The conclusion is that most models (or, perhaps, most results from the ensemble of models) predict more warming that has actually happened. Whether this is a significant problems for models will become more obvious in the next few years as observational data accumulates. The authors include some caveats:
Other factors that contribute to the discrepancy could include a missing decrease in stratospheric water vapour (whose processes are not well represented in current climate models), errors in aerosol forcing in the CMIP5 models, a bias in the prescribed solar irradiance trend, the possibility that the transient climate sensitivity of the CMIP5 models could be on average too high or a possible unusual episode of internal climate variability not considered above. Ultimately the causes of this inconsistency will only be understood after careful comparison of simulated internal climate variability and climate model forcings with observations from the past two decades, and by waiting to see how global temperature responds over the coming decades.

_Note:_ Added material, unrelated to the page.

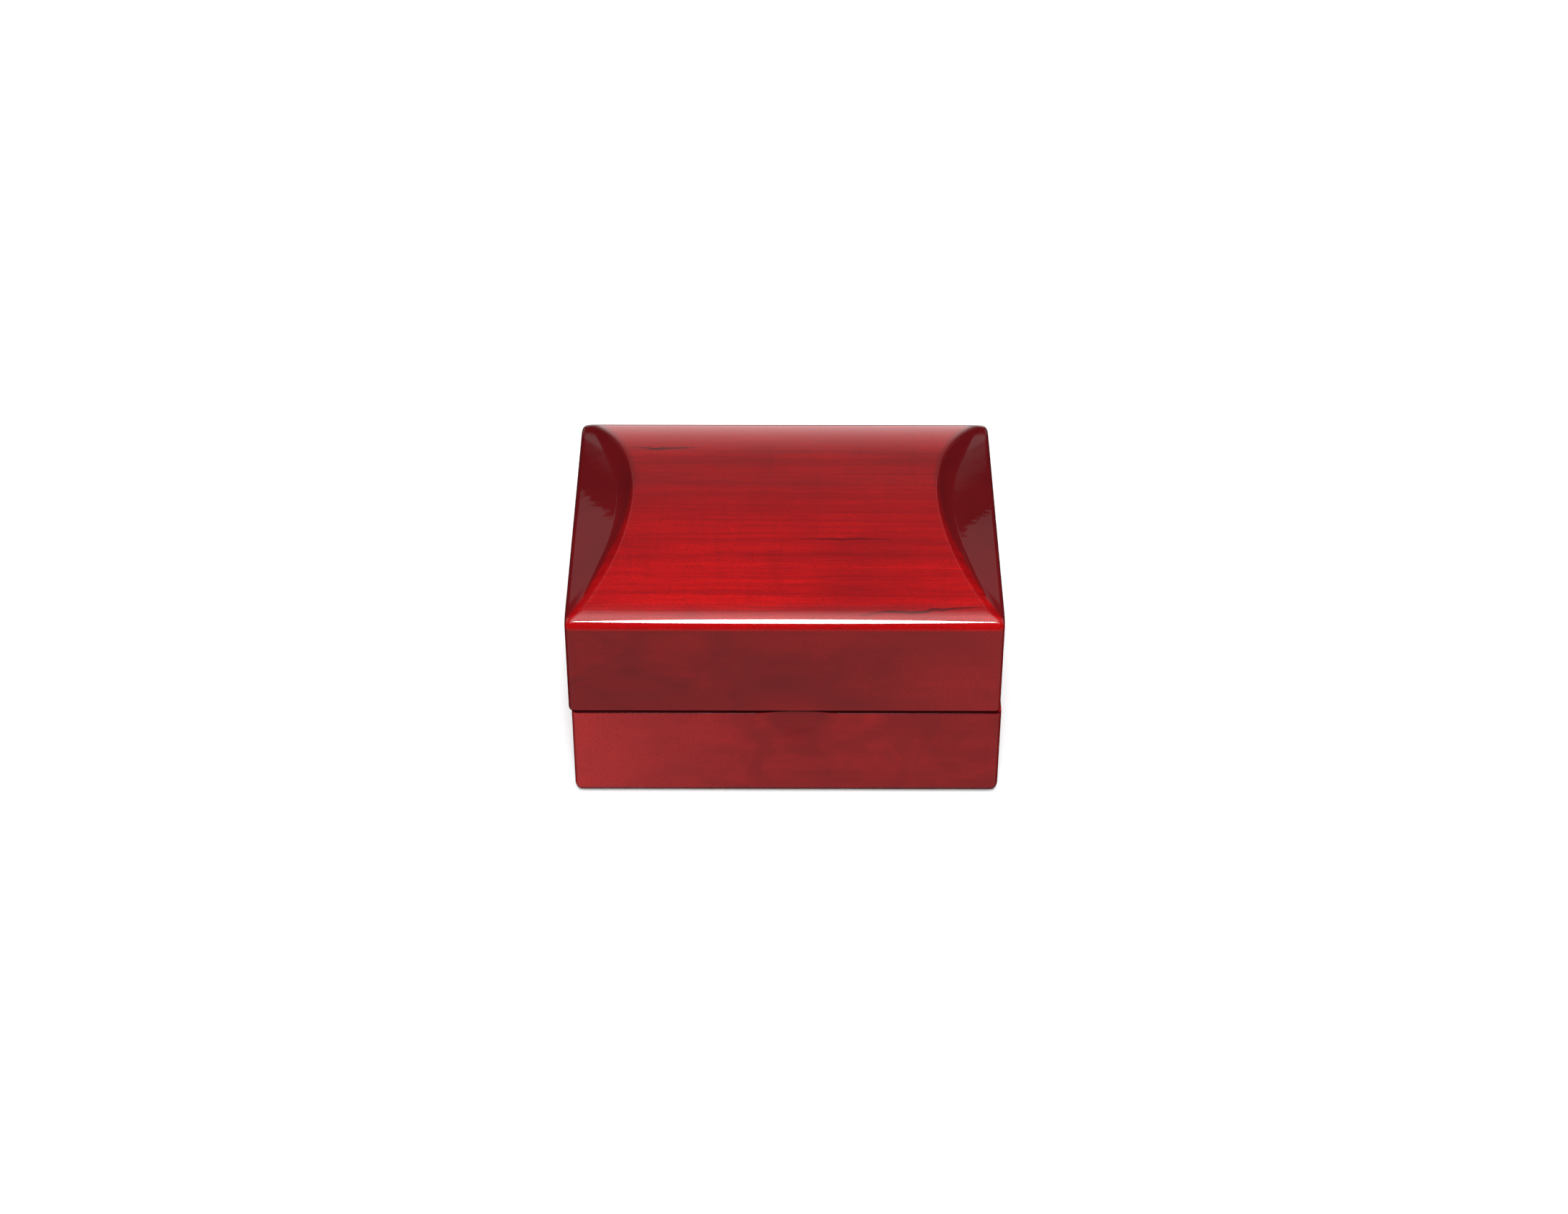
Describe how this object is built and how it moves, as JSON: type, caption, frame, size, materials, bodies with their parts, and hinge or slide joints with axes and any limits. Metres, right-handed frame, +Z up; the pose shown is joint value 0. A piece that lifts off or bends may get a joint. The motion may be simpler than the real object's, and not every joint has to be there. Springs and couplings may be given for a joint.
{
  "type": "ring box",
  "caption": "Small lacquered red wood ring box: hinged barrel-vault lid with scooped ends, lined inside, with slit ring cushions in the base.",
  "frame": {"origin": "middle of the footprint, on the surface the box stands on", "axes": "+X to the box's right, +Y to its back, +Z up; the front with the finger scoop faces -Y"},
  "size_m": [0.0642, 0.0512, 0.0375],
  "materials": {
    "lacquered_wood": "high gloss lacquer",
    "lining_fabric": "velvet",
    "cushion_velvet": "velvet",
    "pad_satin": "satin",
    "card_board": "grey board",
    "hinge_brass": "polished",
    "screw_brass": "polished",
    "foot_felt": "felt"
  },
  "bodies": {
    "base": {"base_shell": "lacquered_wood", "base_liner_front": "lining_fabric", "base_liner_back": "lining_fabric", "base_liner_left": "lining_fabric", "base_liner_right": "lining_fabric", "pad_board": "card_board", "ring_pad_front": "cushion_velvet", "ring_pad_rear": "cushion_velvet", "hinge_leaf_base": "hinge_brass", "hinge_pin": "hinge_brass", "base_hinge_screws": "screw_brass", "base_felt": "foot_felt"},
    "lid": {"lid_shell": "lacquered_wood", "lid_liner_front": "lining_fabric", "lid_liner_back": "lining_fabric", "lid_liner_left": "lining_fabric", "lid_liner_right": "lining_fabric", "lid_pad_board": "card_board", "lid_pad": "pad_satin", "hinge_leaf_lid": "hinge_brass", "lid_hinge_screws": "screw_brass"}
  },
  "joints": [
    {"name": "lid_hinge", "type": "hinge", "parent": "base", "child": "lid", "pos_m": [0, 0.0236, 0.016], "axis": [-1, 0, 0], "range_deg": [0, 95]}
  ]
}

Other authors have addressed the question using a slightly different and less direct approach. They tend to compare the implied climate sensitivity (crudely: how much warming we expect from a doubling of CO2 levels in the short or long term) from observations and models. Several recent papers have shown lower estimates (especially for transient climate response) than the values in climate models (see Lewis & Curry; Aldrin et. al.; Otto et. al.; Skeie et. al..
Summary The question was whether models do a good job of simulating the actual future climate. These results suggest they haven't. But there is plenty of scientific uncertainty about whether that failure is significant.